Solange -casada y separada de un primo hermano francés-, vivía en Dalt Vila, en un vetusto y hermoso caserón de la calle Pedro Tur (propiedad, creo, de la familia Llobet), con sus padres y una hija suya, pequeña, que tuvo en su fugaz matrimonio. Nadie supo nunca en Ibiza por qué el clan Laffon recaló en la isla, ni para qué se instalaron a vivir allí. Procedían de Galicia, donde el patrón había explotado un criadero de ostras. A Adalbert Laffon, un alto y altivo monárquico legitimista francés, apenas sí lo saludé tres o cuatro veces. Todo lo contrario me sucedió con su mujer, Gracia, a la que veía casi a diario en la cafetería del Montesol, donde yo escribía por las tardes. Fue la propia Gracia -una pizpireta malagueña, de familia distinguida-, quien me contó que su marido les había abandonado.

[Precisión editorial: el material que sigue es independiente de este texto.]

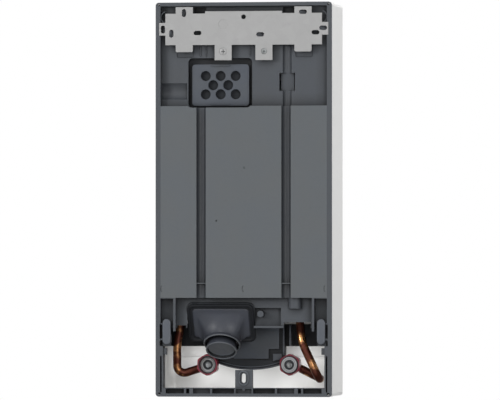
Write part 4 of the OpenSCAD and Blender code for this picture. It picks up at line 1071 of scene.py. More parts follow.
def copies_tree() -> Tree:
    """Makes the tree that puts a piece on points and turns it as each point says.

    Returns:
        The tree.
    """
    tree = Tree("copies_on_points", {"Piece": "NodeSocketObject", "Size": "NodeSocketFloat",
                                     "Material": "NodeSocketMaterial"})
    one = tree.node("GeometryNodeObjectInfo", {"Object": "Piece", "As Instance": True})
    turn = tree.node("GeometryNodeInputNamedAttribute", {"Name": TURN_NAME},
                     data_type="FLOAT_VECTOR")
    placed = tree.node("GeometryNodeInstanceOnPoints", {
        "Points": "Geometry", "Instance": one.outputs["Geometry"],
        "Rotation": turn.outputs["Attribute"], "Scale": "Size"})
    return tree.end(placed.outputs[0])


class Repeats:
    """Runs the trees that this object uses, each made once."""

    trees: dict[str, Tree] = {}

    @classmethod
    def tree(cls, make: Callable[[], Tree]) -> Tree:
        """Gives a maker's tree, made once.

        Args:
            make: The maker.

        Returns:
            The tree.
        """
        if make.__name__ not in cls.trees:
            cls.trees[make.__name__] = make()
        return cls.trees[make.__name__]

    @classmethod
    def tube(cls, name: str, line: Sequence[Point], radius: float, finish: Finish,
             sides: int = 32) -> bpy.types.Object:
        """Lays a tube along a line.

        Args:
            name: The piece's name.
            line: Points in millimetres.
            radius: Radius of the tube in millimetres.
            finish: Its finish.
            sides: Its sides.

        Returns:
            The object.
        """
        steps = [(i, i + 1) for i in range(len(line) - 1)]
        base = linked(name, drawn(name, [Vector(p) * MM for p in line], steps))
        return cls.tree(tube_tree).run(base, {"Radius": radius * MM, "Sides": sides,
                                              "Material": Paint.of(finish)})

    @classmethod
    def copies(cls, name: str, one: bpy.types.Object, places: Sequence[Matrix],
               finish: Finish) -> bpy.types.Object:
        """Puts copies of a plate at placements.

        Args:
            name: The group's name.
            one: The plate, which is used up.
            places: The placements, in millimetres.
            finish: The finish of the group.

        Returns:
            The object.
        """
        mesh = drawn(name, [place.translation * MM for place in places])
        turns = mesh.attributes.new(TURN_NAME, "FLOAT_VECTOR", "POINT")
        for entry, place in zip(turns.data, places):
            entry.vector = tuple(place.to_euler())
        values = {"Piece": one, "Size": 1.0, "Material": Paint.of(finish)}
        made = cls.tree(copies_tree).run(linked(name, mesh), values, PLATE_SHARP)
        made.data.attributes.remove(made.data.attributes[TURN_NAME])
        bpy.data.objects.remove(one)
        return made


def settle(obj: bpy.types.Object, body: Body, slot: Slot, *nodes: str) -> None:
    """Makes a finished piece part of the object.

    Args:
        obj: The piece.
        body: The body that it rides on.
        slot: Its material slot. Not used.
        *nodes: CAD nodes that it replaces.
    """
    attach(obj, body.value)
    if nodes:
        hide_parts(*nodes)
    LOG.info("%s rides on %s, %d faces", obj.name, body.value, len(obj.data.polygons))


# The photograph's view, light and floor

@dataclass(frozen=True)
class Lamp:
    """Soft lamp that points at a place, square unless its height is given."""

    name: str
    place: Point
    size: float
    power: float
    aim: Point = (0, 0, 0)
    height: float = 0.0

    def hang(self) -> None:
        """Adds the lamp to the scene."""
        data = bpy.data.lights.new(self.name, "AREA")
        data.size = self.size
        data.energy = self.power
        if self.height:
            data.shape = "RECTANGLE"
            data.size_y = self.height
        lamp = linked(self.name, data)
        lamp.location = self.place
        ahead = Vector(self.aim) - Vector(self.place)
        lamp.rotation_euler = ahead.to_track_quat("-Z", "Y").to_euler()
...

Adalbert Laffon se había largado en su pequeño yate con una jovencita alemana que ese mismo invierno le había ayudado a rascar el casco del barco. Poco después, fue cuando Gracia montó un restorán por el puerto de Ibiza. Hacían cocina francesa y yo lo frecuenté bastante, si bien nunca en compañía de Solange. No quería que su madre la viera conmigo.

Pasados años -ya no vivía yo en la isla-, leí ese pequeño libro precioso de Benet, titulado ‘Otoño en Madrid hacia 1950’, donde Juan hace una deliciosa semblanza del clan Laffon, visto allá, en Galicia, a la vera del criadero de ostras. A Solange le dedica un canto emocionado. Dice de ella que, sola, merecería un libro de mil páginas.

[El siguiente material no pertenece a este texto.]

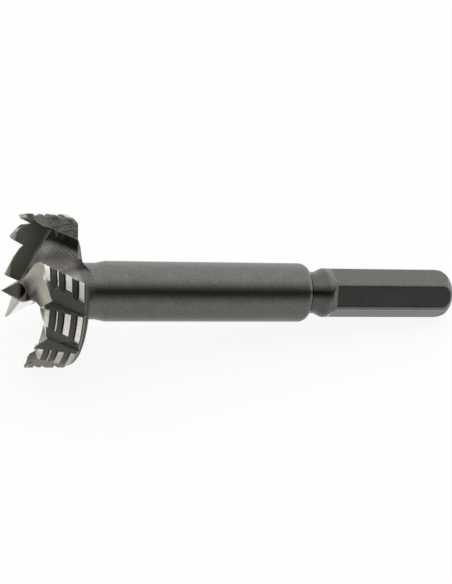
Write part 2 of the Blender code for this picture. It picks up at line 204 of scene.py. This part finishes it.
# %% Burnished tool steel
BLOTCH_SIZE = 2.857
RING_PITCH = 0.625
RING_REACH = 10.0
burnish = add_node(nodes, "ShaderNodeTexNoise", place, 1 / BLOTCH_SIZE, 4.0, 0.6)
steel_colour = add_node(
    nodes, "ShaderNodeMix", burnish, linear("#595956"), linear("#6b6b68"), data_type="RGBA",
)
ring_scale = (1 / RING_PITCH, 1 / RING_REACH, 1 / RING_REACH)
ring_place = add_node(nodes, "ShaderNodeVectorMath", place, ring_scale, operation="MULTIPLY")
rings = add_node(nodes, "ShaderNodeTexNoise", ring_place, 1.0, 6.0, 0.75)
steel_roughness = add_node(nodes, "ShaderNodeMapRange", rings, 0.35, 0.65, 0.06, 0.22)
finish = {"colour": steel_colour, "roughness": steel_roughness}
on_head = zone((along, 16.5, 15.5))
finish = lay(finish, on_head, linear("#5b5a55"), 0.42)
print("nodes with the burnish:", len(nodes.nodes))

# %% [markdown]
# The chip channels were milled. A cutter that crosses its own path leaves two sets of fine lines, which
# read as a hatch. The real lines are finer, and here they are drawn 0.5 mm apart so that they show. A
# single wave in diagonal bands would look like wood, so each set has its own wave, and a dot product
# gives it the run along its direction. Blender's wave repeats every pi / 10 at scale 1, so the scale is
# that period over the pitch.

# %% Hatch of the milling cutter
HATCH_PITCH = 0.5
WAVE_PERIOD = pi / 10
HATCH_DIRECTIONS = ((0.57, 0.0, 0.82), (0.70, 0.0, -0.71))
hatch = None
for hatch_direction in HATCH_DIRECTIONS:
    run = add_node(nodes, "ShaderNodeVectorMath", place, hatch_direction, operation="DOT_PRODUCT")
    lines = add_node(
        nodes, "ShaderNodeTexWave", run.node.outputs["Value"], WAVE_PERIOD / HATCH_PITCH, 0.4, 2.0, 1.0,
        wave_type="BANDS", bands_direction="X",
    )
    hatch = lines if hatch is None else add_node(
        nodes, "ShaderNodeMath", hatch, lines, operation="MULTIPLY",
    )
print("sets of lines in the hatch:", len(HATCH_DIRECTIONS))

# %% [markdown]
# The channel is light grey on its ramp and darker where it runs out on the hub. At its upper end,
# where it meets the rim, it is painted nearly black, as painted shade under the rim's overhang. The hub
# behind it is the same steel as the shank, only rougher. All of this could be painted on an image, but
# steps on the measured place stay sharp at any distance and need no picture.

# %% Milled channels and turned hub
on_channel = zone(
    (radius, HEAD_RADIUS - 1.1, HEAD_RADIUS - 1.5), (radius, 4.6, 5.2),
    (along, 1.0, 1.5), (along, 18.5, 17.5),
    (faces_along, -0.78, -0.70), (faces_along, 0.30, 0.20),
)
on_ramp = zone((along, 15.5, 13.0))
# Painted shade: the channel's upper end is painted nearly black under the rim's overhang.
painted_shade_under_rim = zone((radius, 11.0, 14.4), (upwards, 0.0, 2.0))
channel_colour = add_node(
    nodes, "ShaderNodeMix", on_ramp, linear("#807e7b"), linear("#cccac6"), data_type="RGBA",
)
channel_colour = add_node(
    nodes, "ShaderNodeMix", hatch, channel_colour, linear("#656462"), data_type="RGBA",
)
channel_colour = add_node(
    nodes, "ShaderNodeMix", painted_shade_under_rim, channel_colour, linear("#1d1d1a"), data_type="RGBA",
)
finish = lay(finish, on_channel, channel_colour, 0.62)
on_hub = zone((along, 15.8, 16.3), (faces_outwards, 0.90, 0.95))
finish = lay(finish, on_hub, steel_colour, 0.30)
print("nodes with the channels:", len(nodes.nodes))

# %% [markdown]
# Nothing ground the walls inside the rim, the floors of its grooves, the relief behind the teeth or the
# notches between them. They keep the dull skin of the burnish, which gives a soft dark grey. On the
# notches shade is painted: one that faces up is painted dark, as if the teeth round it shaded it, and
# one that faces level or down is painted paler. The notches are flat and face a little backwards, so
# two steps on that direction find them.

# %% Dull walls of the rim
AHEAD_OF_BACK = (along, 13.0, 12.0)
on_inner_wall = zone((faces_outwards, -0.6, -0.8), (radius, 14.5, 15.5), (along, 12.0, 11.0))
on_rim = zone(
    (radius, HEAD_RADIUS - 1.05, HEAD_RADIUS - 0.95), (faces_outwards, 0.3, 0.5), (along, 16.0, 15.5),
)
on_relief = zone((radius, 15.0, 16.0), (faces_outwards, 0.5, 0.6), AHEAD_OF_BACK)
on_notch = zone((faces_along, 0.10, 0.14), (faces_along, 0.22, 0.18), (radius, 15.0, 16.0), AHEAD_OF_BACK)
# Painted shade: a notch that faces up is painted dark, one that faces level or down paler.
notch_painted_shade = add_node(
    nodes, "ShaderNodeMix", zone((faces_up, 0.2, 0.4)), linear("#8a887f"), linear("#3b3a36"),
    data_type="RGBA",
)
finish = lay(finish, on_inner_wall, linear("#5a5b52"), 0.45)
finish = lay(finish, on_rim, linear("#504f4a"), 0.45)
finish = lay(finish, on_relief, linear("#56554f"), 0.50)
finish = lay(finish, on_notch, notch_painted_shade, 0.50)
print("nodes with the dull walls:", len(nodes.nodes))

# %% [markdown]
# The neck was turned in a second cut and is a little darker than the shank. The drive's flats that face
# up are painted darker, as painted shade on the top of the drive. The steel could carry a second
# material here, but two more layers are enough.

# %% Neck and drive end
on_neck = zone((along, 79.3, 79.7), (along, 84.6, 84.0))
# Painted shade: the drive's flats that face up are painted darker.
upper_flats_painted_shade = zone((along, 85.0, 86.0), (faces_up, 0.5, 0.7))
finish = lay(finish, on_neck, linear("#555452"), 0.26)
finish = lay(finish, upper_flats_painted_shade, linear("#595957"), 0.22)
print("nodes with the drive end:", len(nodes.nodes))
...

Por la lectura de la interesante y sugerente biografía de Luis Martín Santos, publicada recientemente por José Lázaro, me entero de algo sospechado por mí sólo a partir de la lectura de ‘Otoño en Madrid hacia 1950’. Que el gran amor de Juan fue Solange.

En nuestras muchas, largas y divertidas charlas, Solange nunca mencionó, para nada, a Juan Benet. Ni me preguntó, siquiera, si le conocía. Un día, Solange alquiló un estudio en sa Penya, en el mismo edificio colgado sobre el mar donde vivió la pintora finlandesa Anita Snellman. Fue allí donde la vi por última vez. Sobre la mesa-camilla del gabinete tenía una pipa de kif.